In the original MG-BY, the termination provision 5.2 provides that “The Licensor may terminate this License if… You commence any legal action against the Licensor alleging that the Licensed Materials and/or Derivative Materials infringe any Intellectual Property Rights in the world”. In other words, this clause envisions a situation where the Licensee (user) sues the Licensor (author) (ie flipped), alleging that the Licensed Materials/Derivative Materials infringe IP rights. This (presumably) protects against the situation where the Licensor releases source code under copyright, but then the Licensee (downstream user) patents a method/idea in the source code, and then sues the Licensor. In any case, although it is technically possible for a Licensee (downstream user) to patent a method/idea in the source code, a requirement of patentability is that the invention must be ’novel’. Typically, prior publication of the invention means that it is no longer patentable. In other words, the publication of source code under an open-source license will itself prevent any downstream user from later applying for a patent based on the source code. In other words, this situation is unlikely to be significant, and this clause is simply more safeguarding for the Licensor.

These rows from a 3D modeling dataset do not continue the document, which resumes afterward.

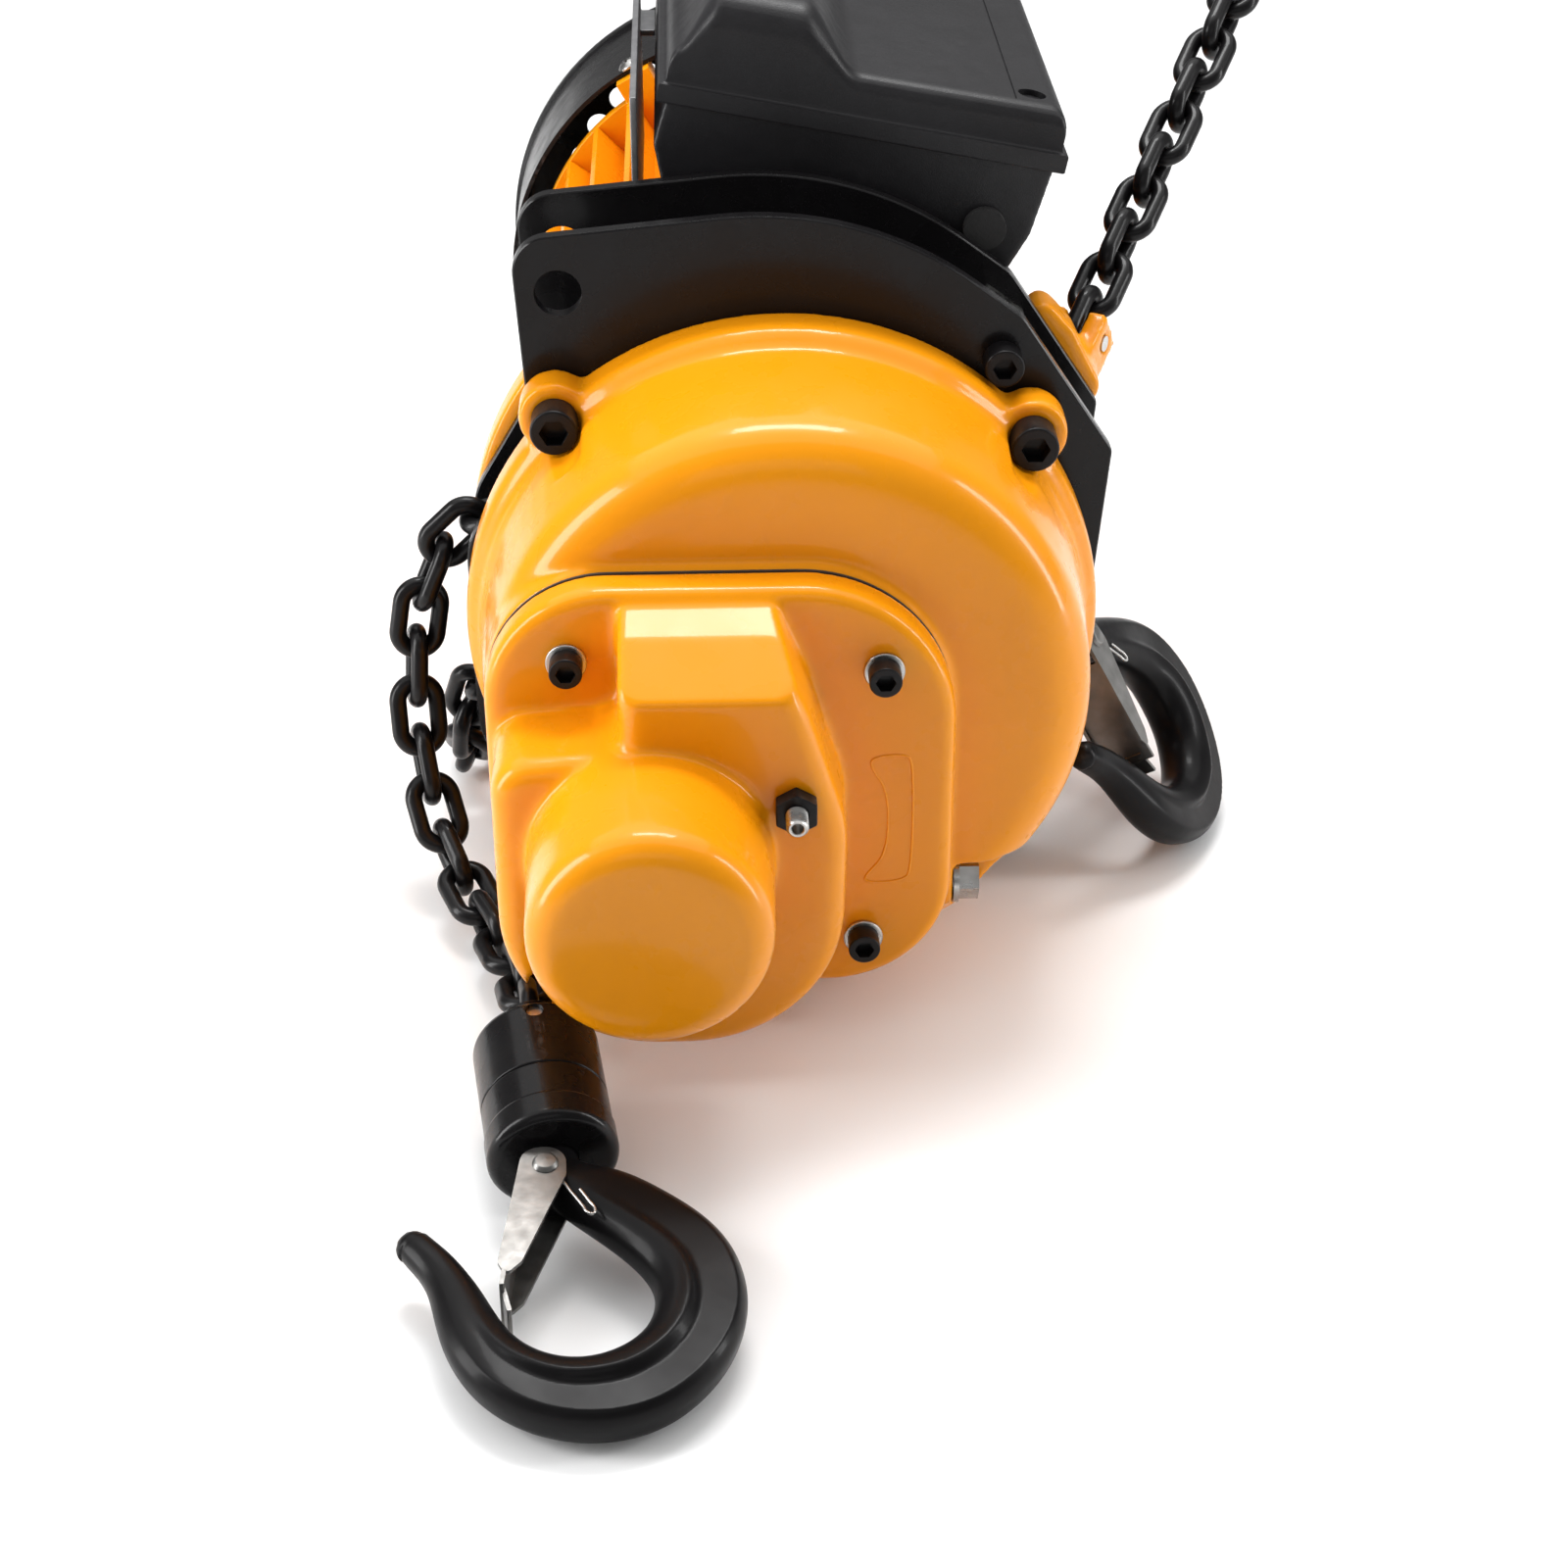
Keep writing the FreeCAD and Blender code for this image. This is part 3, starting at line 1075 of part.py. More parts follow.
def suspension_yoke():
    body = block(-14, 14, -19.4, 19.4, -YOKE_HALF, YOKE_HALF)
    uprights = [edge for edge in body.Edges if edge.BoundBox.ZLength > 20]
    body = body.makeFillet(6, uprights)
    trunnions = rod_y(YOKE_PIN_R, -26, 26)
    body = fuse_all([body, trunnions]).cut(rod_z(NECK_R + RUNNING_GAP, -40, 40))
    return place(body, yoke_placement())


# ---------------------------------------------------------------- nodes
def build_nodes():
    block_at = block_placement()
    hook_at = block_at.multiply(block_hook_offset())
    top_at = top_hook_placement()
    up_the_chain = end_link_placement(block_at)
    load_links = chain_run(up_the_chain, LOAD_ROUTE, LOAD_LINKS, LOAD_TWIST)
    slack_links = [slack_start()] + chain_run(slack_start(), SLACK_ROUTE, SLACK_LINKS)
    nodes = {
        "front_plate": side_plate(0.0),
        "rear_plate": side_plate(REAR_Y),
        "plate_spacers": plate_spacers(),
        "frame_bolts": frame_bolts(),
        "plate_bolt": plate_bolt(),
        "gear_case": gear_case(),
        "case_gasket": case_gasket(),
        "gear_cover": gear_cover(),
        "cover_bolts": cover_bolts(),
        "cover_washers": cover_washers(),
        "adjuster_screw": adjuster_screw(),
        "adjuster_nut": adjuster_nut(),
        "clutch_springs": clutch_springs(),
        "clutch_pad": clutch_pad(),
        "drain_plug": drain_plug(),
        "load_sheave": load_sheave(),
        "output_gear": output_gear(),
        "sheave_bearings": sheave_bearings(),
        "intermediate_shaft": intermediate_shaft(),
        "intermediate_gear": intermediate_gear(),
        "intermediate_bearings": intermediate_bearings(),
        "chain_guide": chain_guide(),
        "limit_lever": limit_lever(),
        "motor_flange": motor_flange(),
        "motor_housing": motor_housing(),
        "stator": stator(),
        "rotor": rotor(),
        "motor_shaft": motor_shaft(),
        "motor_bearings": motor_bearings(),
        "end_shield": end_shield(),
        "brake_disc": brake_disc(),
        "brake_armature": brake_armature(),
        "brake_coil": brake_coil(),
        "fan": fan(),
        "fan_cover": fan_cover(),
        "fan_cover_screws": fan_cover_screws(),
        "box_base": box_base(),
        "box_gasket": box_gasket(),
        "box_lid": box_lid(),
        "box_screws": box_screws(),
        "box_bracket": box_bracket(),
        "box_plugs": box_plugs(),
        "mounting_plate": mounting_plate(),
        "capacitor": capacitor(),
        "contactor": contactor(),
        "terminal_block": terminal_block(),
        "load_chain": chain_solids(load_links),
        "slack_chain": chain_solids(slack_links),
        "tail_chain": tail_chain(),
        "tail_ring": tail_ring(),
        "frame_pins": group([anchor_pin(), limit_pin()]),
        "end_link": place(chain_link(), end_link_placement(block_at)),
        "hook_block": group([place(block_upper(), block_at)]),
        "hook_block_base": place(block_lower(), block_at),
        "hook_block_inside": group([place(block_pin(), block_at), place(block_bearing(), block_at)]),
        "load_hook": group([place(hook(29.0, LOAD_SHOULDER), hook_at),
                            place(hook_nut(HOOK_SEAT_DEPTH + 17.6), hook_at)]),
        "load_latch": group([place(latch(), hook_at), place(latch_rivet(), hook_at)]),
    }
    nodes["suspension_yoke"] = suspension_yoke()
    nodes["suspension_hook"] = group([place(hook(40.0), top_at),
                                      place(hook_nut(HOOK_SEAT_DEPTH + 25.0), top_at)])
    nodes["suspension_latch"] = group([place(latch(), top_at), place(latch_rivet(), top_at)])
    return nodes


def main():
    os.makedirs("parts", exist_ok=True)
    box = FreeCAD.BoundBox()
    for name, shape in build_nodes().items():
        shape.translate(ROW_ORIGIN * -1.0)
        box.add(shape.BoundBox)
        shape.exportStep("parts/%s.step" % name)
    print("box", [round(value, 3) for value in (box.XMin, box.YMin, box.ZMin, box.XMax, box.YMax, box.ZMax)])


main()
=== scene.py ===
import json
import math
import bmesh
import bpy
from mathutils import Matrix, Vector, kdtree


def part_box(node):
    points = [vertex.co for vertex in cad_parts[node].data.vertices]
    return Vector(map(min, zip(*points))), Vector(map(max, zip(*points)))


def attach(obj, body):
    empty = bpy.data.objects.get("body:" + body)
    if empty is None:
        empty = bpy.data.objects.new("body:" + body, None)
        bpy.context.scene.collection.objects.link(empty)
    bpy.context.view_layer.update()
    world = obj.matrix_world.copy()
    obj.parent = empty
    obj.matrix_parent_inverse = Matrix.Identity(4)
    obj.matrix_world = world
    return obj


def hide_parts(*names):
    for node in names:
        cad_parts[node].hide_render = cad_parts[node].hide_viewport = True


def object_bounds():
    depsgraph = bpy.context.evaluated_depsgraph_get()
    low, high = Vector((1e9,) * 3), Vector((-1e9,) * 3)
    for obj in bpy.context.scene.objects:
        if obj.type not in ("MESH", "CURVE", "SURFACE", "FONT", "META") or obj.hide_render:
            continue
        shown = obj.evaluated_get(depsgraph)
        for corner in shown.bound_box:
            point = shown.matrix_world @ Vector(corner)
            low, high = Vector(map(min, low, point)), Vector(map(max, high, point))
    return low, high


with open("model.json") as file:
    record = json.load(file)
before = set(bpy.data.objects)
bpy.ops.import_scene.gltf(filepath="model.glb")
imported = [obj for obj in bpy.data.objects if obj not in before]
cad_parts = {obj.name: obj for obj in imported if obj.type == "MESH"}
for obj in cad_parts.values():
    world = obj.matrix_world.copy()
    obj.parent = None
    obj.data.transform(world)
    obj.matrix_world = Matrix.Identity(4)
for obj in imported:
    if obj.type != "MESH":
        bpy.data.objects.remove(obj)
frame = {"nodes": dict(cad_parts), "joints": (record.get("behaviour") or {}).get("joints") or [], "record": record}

cad_low, cad_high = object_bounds()
NODES = frame["nodes"]
RECORD = frame["record"]
JOINTS = {joint["name"]: joint for joint in frame["joints"]}
BODY_OF = {node: body for body, members in RECORD["behaviour"]["bodies"].items() for node in members}
SLOT_OF = {part["node"]: part["material_slot"] for part in RECORD["subparts"]}


# ---------------------------------------------------------------- materials
def new_material(name):
    """Material with its node tree, its shader and the texture place in object space."""
    material = bpy.data.materials.new(name)
    material.use_nodes = True
    tree = material.node_tree
    shader = tree.nodes["Principled BSDF"]
    place = tree.nodes.new("ShaderNodeTexCoord").outputs["Object"]
    return material, tree, shader, place


def noise(tree, place, scale, detail=3.0, roughness=0.5, stretch=(1, 1, 1)):
    """Noise texture value, stretched along one axis for a grain."""
    mapping = tree.nodes.new("ShaderNodeMapping")
    mapping.inputs["Scale"].default_value = stretch
    texture = tree.nodes.new("ShaderNodeTexNoise")
    texture.inputs["Scale"].default_value = scale
    texture.inputs["Detail"].default_value = detail
    texture.inputs["Roughness"].default_value = roughness
    tree.links.new(place, mapping.inputs["Vector"])
    tree.links.new(mapping.outputs["Vector"], texture.inputs["Vector"])
    return texture.outputs["Fac"]


def spread(tree, value, low, high, start=0.3, end=0.7):
    """Remap a texture value to a range."""
    remap = tree.nodes.new("ShaderNodeMapRange")
    remap.inputs["From Min"].default_value = start
    remap.inputs["From Max"].default_value = end
    remap.inputs["To Min"].default_value = low
    remap.inputs["To Max"].default_value = high
    tree.links.new(value, remap.inputs["Value"])
    return remap.outputs["Result"]


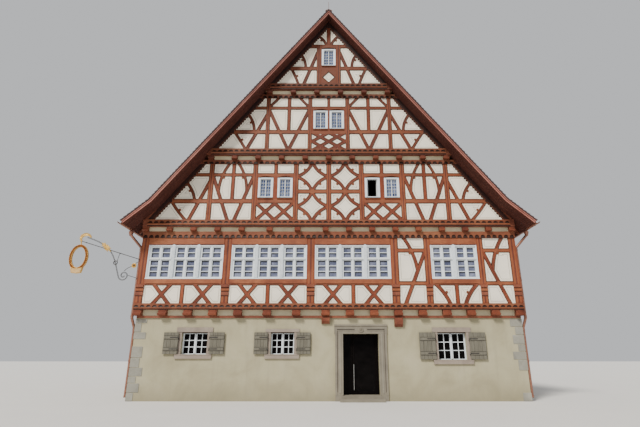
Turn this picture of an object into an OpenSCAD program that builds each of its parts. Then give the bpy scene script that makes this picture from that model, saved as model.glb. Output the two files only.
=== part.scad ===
// Half timbered gabled house: a stone ground floor that carries one timber storey and three
// attic storeys, each jettied over the one below, under one steep roof with kicked eaves.
// Millimetres. X to the right along the front, Y to the back, Z up from the ground.
// The origin is on the ground, in the middle of the plan. The front faces -Y.

/* [Stone ground floor] */
// Width of the stone walls, outside to outside
stone_w = 14250; // [13900:50:14600]
// Depth of the stone walls, front to back
stone_d = 17000; // [15000:250:19000]
// Height of the stone walls
stone_h = 2850; // [2750:10:3050]
// Thickness of the stone walls
stone_t = 600; // [500:10:700]
// Height of the ground floor above the ground
floor_z = 196; // [150:2:240]

/* [Doorway] */
// Middle of the doorway, to the right of the middle of the front
door_x = 1175; // [1000:25:1300]
// Clear width between the stone jambs
door_w = 1310; // [1150:10:1350]
// Clear height above the floor
door_h = 2095; // [1950:5:2150]
// Width of a stone jamb
jamb_w = 285; // [220:5:320]
// Height of the stone lintel
lintel_h = 330; // [250:5:360]
// How far the door surround stands out from the wall
surround_out = 45; // [30:5:80]
// How far the door leaf is set back from the face of the wall
door_back = 330; // [250:10:400]
// Width of the fixed light beside the door leaf
side_light_w = 250; // [150:10:300]
// Thickness of the door leaf and its frame
leaf_t = 60; // [45:5:70]
// Face width of the door's frame members
door_bar = 50; // [40:5:70]
// Gap round the door leaf
door_gap = 6; // [5:1:8]
// Gap at the lock edge of the door leaf, where it swings past the frame
lock_gap = 10; // [9:1:14]

/* [Stone floor windows] */
// Clear width of the left front window
window_a_w = 950; // [850:10:1050]
// Clear width of the front window beside the door
window_b_w = 870; // [800:10:950]
// Clear width of the right front window
window_c_w = 1050; // [900:10:1150]
// Height of the sill of the two windows left of the door
high_sill_z = 1570; // [1450:10:1650]
// Height of the sill of the right window
low_sill_z = 1385; // [1300:5:1450]
// Height of the window heads
window_head_z = 2345; // [2300:5:2400]
// How far shutter hinges lie outside the clear opening
hinge_out = 80; // [70:5:110]
// Thickness of the shutter boards
shutter_t = 32; // [25:1:40]
// Gap between a closed pair of shutters
shutter_gap = 10; // [6:1:16]

/* [Storeys] */
// Height of the timber plate on the stone walls
plate_h = 80; // [60:5:100]
// Height of the beams of the upper floor
beam_h = 210; // [180:5:240]
// Width of the beams of the upper floor
beam_w = 300; // [240:10:320]
// Height of the sill of the upper storey
sill_h = 225; // [200:5:260]
// Height of the upper storey between its sill and its top plate
upper_h = 2485; // [2400:5:2600]
// Height of the top plate of the upper storey
top_plate_h = 260; // [200:5:280]
// Height of the beams of an attic floor
attic_beam_h = 170; // [150:5:200]
// Width of the beams of an attic floor
attic_beam_w = 220; // [180:10:250]
// Height of the sill of an attic storey
attic_sill_h = 275; // [250:5:300]
// Height of an attic storey between its sill and its top plate
attic_h = 2362; // [2300:2:2450]
// Height of the top plate of an attic storey
attic_plate_h = 170; // [140:5:190]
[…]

In any case, the OSI feedback suggests that "the newer, popular licenses articulate their defensive termination/suspension clauses more narrowly… because… patent holders would be reluctant to grant an open-ended patent license to downstream licensees… it is an issue as to whether a license of this scope would gain significant uptake at least from patent holders”. I think this is a strategic decision – who does the MG licenses target? OSI is concerned with “significant uptake… from patent holders”, but patent holders are likely to be larger companies with the resources to file for patents and obtain legal advice on their IP rights. Would such patent holders be likely to use a template license, or would they have a bespoke license? My view is that MG licenses seem to be more akin to the general purpose licenses like MIT/GPL/Apache 2.0, and we might not need to be too concerned with uptake from patent holders.